Salye died in 2012 just weeks after urging that Putin be tried for corruption. Gladkov died in 2007 from what some associates suspected was poisoning by mercury intoxication or other exposure to heavy metals.
A Russian businessman who left Russia out of fear for his personal safety, Kolesnikov in 2010 publicly exposed a gargantuan Black Sea palace allegedly commissioned by Putin and built with more than $1 billion in illegally diverted funds.
Kolesnikov provided four pages of detail about what has come to be known as “Putin’s Palace” in a whistleblower letter to then-President Dmitry Medvedev, urging him to investigate the corruption surrounding Putin, who was prime minister at the time because of an eight-year term limit on presidents.
A business associate of a Putin ally, Kolesnikov wrote that the palace in an exclusive part of Gelendzhik Bay was paid for through “corruption, bribery and theft,” including secret contributions by Roman Abramovich and other top oligarchs. "This unpleasant tale of illegal payments, with threats, and with rampant corruption portends poorly for our beloved nation as we continue to struggle to improve the lives of all Russians and be a full partner in the global community of nations that ascribes to the rule of law."
A lieutenant colonel and organized crime investigator with Russia’s Ministry of Internal Affairs, Zykov was one of the first government officials to focus on Putin and his alleged ties to organized crime figures and criminal racketeering conspiracies in St.

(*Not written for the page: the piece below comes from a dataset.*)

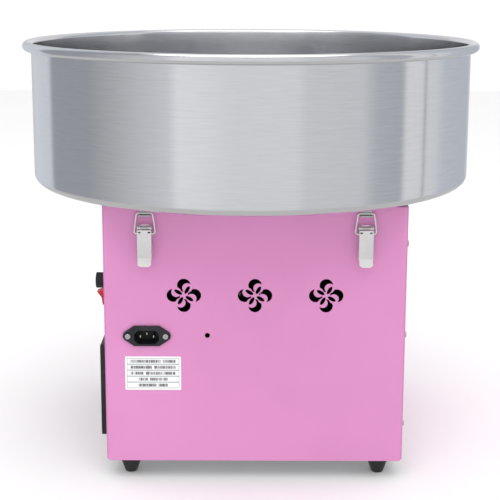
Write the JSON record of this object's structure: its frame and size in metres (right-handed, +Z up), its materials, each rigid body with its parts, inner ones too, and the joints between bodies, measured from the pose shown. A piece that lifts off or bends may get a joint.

Petersburg in the 1990s.
Zykov initially began investigating Putin and his small circle of friends who founded the Ozero (Lake) Dacha Cooperative, an exclusive gated community on Lake Komsomolsk. When Putin became president, Criminal Case #144128, known widely as “Putin’s case,” was shut down and Zykov was forced into retirement.
He spoke at length in a 2015 Radio Free Europe documentary “Who Is Mr. Putin” about Putin corruption – but no longer wishes to talk publicly, the film’s co-producer Anastasia Kirilenko told USA TODAY.